Seems like I’m down to doing this every other day. Partly because there isn’t that much happening in my life and partly because I’m having problems with my “free” high speed internet – I guess I’ll have to break down and upgrade to something more dependable.
I was also experiencing "car repair" shock -- we had a noise in our front wheel so I took it to Art my long time mechanic. It was a bad wheel bearing and that along with a couple of other things he found ( a battery post that fell apart when they were checking th ecable, and a brake line that "broke when it was touched" added up to a bill that was north of $800. Again I was thankful that these things were discovered in the shop rather than having left me stranded on the highway .
These "fortuitous" discoveries and my “near miss” (this is what the industrial people call a “close call”) when I barely avoided serious injury (Tuesday) and our "alls well that ends well" incident with the BBB on March 29 in San Antonio has had me thinking about how we are thankful that God has protected us – and I am – and I believe he does.
However, I’m more impressed by the faith of those who praise God for his gifts when sudden tragic events cause death or serious injury, when someone has to go through the horrors of serious illnesses, . I am in awe of those who remain strong in their faith and are convinced even in those “bad times” that God is protecting them and holding them in his arms
But it leaves me with a “weird” thought. Why is it that some people seem to be “Teflon coated” and while they may have some “close calls” they avoid the real tragedies. (I’m almost afraid to say this and have an irresistible urge to “knock on wood”) but I feel I fit in this category). I have lived over 60 years – doing a lot of stupid things – and haven’t had so much as a broken bone. The love of my life is similarly blessed and our 3 children and 3 grandchildren have so far escaped any real serious events. Others I know have had multiple accidents, serious crippling illnesses, are wheelchair bound – have had deaths and other tragedies. I know that it isn’t so much about what happens to us here as it is about our relationship with God – but it still raises questions. Most of the discussion and writing deals with “Why do bad things happen to good people?” – My question is “Why do other people of the same (or less) “goodness” escape bad things?”.
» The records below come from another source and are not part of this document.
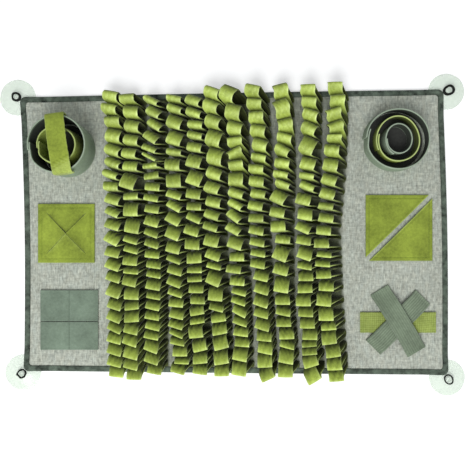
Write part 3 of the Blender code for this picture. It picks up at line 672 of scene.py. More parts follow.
def open_group(name, inputs):
    """A shader node group that gives out a colour and a height, and the values it is given."""
    tree = bpy.data.node_groups.new(name, "ShaderNodeTree")
    for label, value in inputs.items():
        kind = "NodeSocketColor" if isinstance(value, tuple) else "NodeSocketFloat"
        socket = tree.interface.new_socket(label, in_out="INPUT", socket_type=kind)
        socket.default_value = value
    for label, kind in (("Colour", "NodeSocketColor"), ("Height", "NodeSocketFloat")):
        tree.interface.new_socket(label, in_out="OUTPUT", socket_type=kind)
    given = tree.nodes.new("NodeGroupInput").outputs
    return tree, {label: Value(given[label]) for label in inputs}


def close_group(tree, colour, height):
    wanted = tree.nodes.new("NodeGroupOutput").inputs
    tree.links.new(colour.socket, wanted["Colour"])
    tree.links.new(height.socket, wanted["Height"])
    return tree


def make_felt_group():
    """Pressed felt: broad and small clouds of colour, short fibres, and a painted highlight on cut edges.

    It paints shade low down in the pile and on a band's inner side, and the light and shade that the
    piece's shade attribute holds, its highlights a little less saturated.
    """
    tree, given = open_group("felt", {
        "Colour": GREY, "Clouds": 0.3, "Edge Highlight": 0.3, "Foot Shade": 0.0, "Inner Shade": 0.0,
        "Shading": 0.45})
    place = object_place(tree)
    broad = noise(tree, place, 30.0)
    small = noise(tree, place, 240.0, 4.0, 0.6)
    fibres = noise(tree, place, (420.0, 2600.0, 1500.0))
    fibres = fibres.larger(noise(tree, place, (2600.0, 420.0, 1500.0)))
    clouds = 0.8 * broad + 0.6 * small + 0.5 * fibres
    near = cloth_place(tree)[2]
    # Painted highlight on cut edges, and painted shade on a band's inner side.
    edge = near.larger(0.0) * given["Edge Highlight"]
    inner = (near * -1.0).larger(0.0)
    # Painted shade low down in the pile.
    foot = add_node(tree, "ShaderNodeMapRange", 0, {
        "Value": parts_of(place)[2], "From Min": FOOT_SHADE_HEIGHTS[0] * MM, "From Max": FOOT_SHADE_HEIGHTS[1] * MM,
        "To Min": 1.0, "To Max": 0.0}, interpolation_type="SMOOTHSTEP")
    shade = add_node(tree, "ShaderNodeAttribute", "Fac", attribute_name="shade")
    value = (clouds - 0.98) * given["Clouds"] + 1.0 + edge
    value = value * (1.0 - foot * given["Foot Shade"]) * (1.0 - inner * given["Inner Shade"])
    # Painted light and shade from the piece's shade attribute, highlights less saturated.
    value = value * (shade * given["Shading"] + 1.0)
    saturation = 1.0 - (0.4 * edge + 0.16 * shade.larger(0.0))
    colour = tone_colour(tree, given["Colour"], value, saturation)
    return close_group(tree, colour, 0.9 * small + 0.5 * fibres)


def make_weave_group():
    """Linen: a plain weave of uneven threads, with slubs that run down the cloth.

    It has painted shade, deeper and greener, where the piece's attribute says that loops stand over it.
    """
    tree, given = open_group("weave", {
        "Colour": GREY, "Tint": GREY, "Unevenness": 0.3, "Thread Pitch": 0.0009, "Pile Shade": 0.0,
        "Pile Shade Colour": (0.1, 0.1, 0.1, 1.0)})
    place = object_place(tree)
    x, y, _ = parts_of(place)
    crossing = 0.5 * ((x / given["Thread Pitch"]).wave(0.5) * (y / given["Thread Pitch"]).wave(0.5)) + 0.5
    slubs = noise(tree, place, (230.0, 150.0, 1.0), 3.0, 0.65)
    broad = noise(tree, place, (22.0, 14.0, 1.0))
    threads = noise(tree, place, (700.0, 60.0, 1.0)) + 0.7 * noise(tree, place, (60.0, 700.0, 1.0))
    change = (threads + 1.4 * slubs + 0.4 * broad - 1.75) * given["Unevenness"]
    tinted = blend(tree, 0.8 * noise(tree, place, (120.0, 60.0, 1.0)), given["Colour"], given["Tint"])
    # Painted shade under the loops, tinted green as by light bounced off the felt.
    pile_shaded = blend(tree, cloth_place(tree)[2] * given["Pile Shade"], tinted, given["Pile Shade Colour"])
    colour = tone_colour(tree, pile_shaded, 0.10 * crossing + 0.95 + change)
    return close_group(tree, colour, 0.5 * crossing + 0.3 * threads + 0.35 * slubs)


def make_rib_group():
    """Ribbed tape: ribs across its length, fine threads along it, high places with wear, and painted shade
    where the piece's attribute marks an edge.
    """
    tree, given = open_group("ribs", {"Colour": GREY, "Pitch": 1.2, "Wear": 0.3})
    along, _, edge = cloth_place(tree)
    ribs = 0.5 * (along / given["Pitch"]).wave(1.0) + 0.5
    place = object_place(tree)
    wear_and_painted_light = noise(tree, place, 90.0, 3.0, 0.6)
    fine = noise(tree, place, 1300.0)
    change = (wear_and_painted_light - 0.5) * given["Wear"] + 0.25 * (fine - 0.5)
    # The last term paints shade towards the edges that the piece's attribute marks.
    colour = tone_colour(tree, given["Colour"], 0.22 * ribs + 0.89 + change - 0.35 * edge)
    return close_group(tree, colour, 0.7 * ribs + 0.3 * fine)


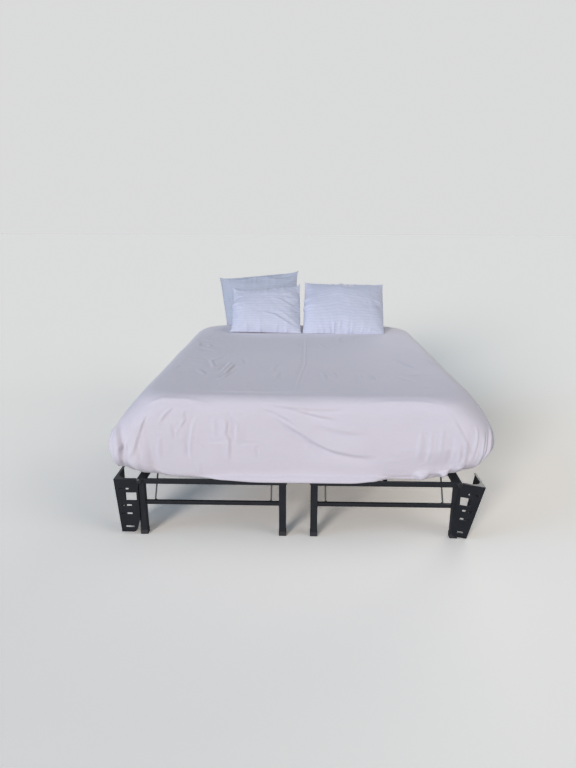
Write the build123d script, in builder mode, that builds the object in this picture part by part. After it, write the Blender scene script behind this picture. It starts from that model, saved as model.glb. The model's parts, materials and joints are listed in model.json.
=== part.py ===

I think the best answer to both questions is “I don’t know – God knows and our job is to be thankful and praise him no matter what – and to trust that he will work good from the good and from the bad. I don’t believe that God is “arbitrarily” deciding OK I’ll keep Charlie from harm but I’ll let John suffer – that seems inconsistent with his promises to love us and be merciful. So we all were born with certain DNA and we all have made many life choices that bring us to the point riding behind a truck that backs up or buying a motorhome with a defective ball joint – what is God’s role in that outcome – the best I can come is that he may influence the timing and detailed choices to shape the outcome to allows the most good to occur in his kingdom.
Does this bother anyone else? Am I asking the wrong questions? (Actually I suspect this is also true – finding answers is often based on asking the right questions).
Enough rambling for today.
I’m accompanying my brother to Toronto area this weekend so probably won’t post again until I’m back next Wednesday.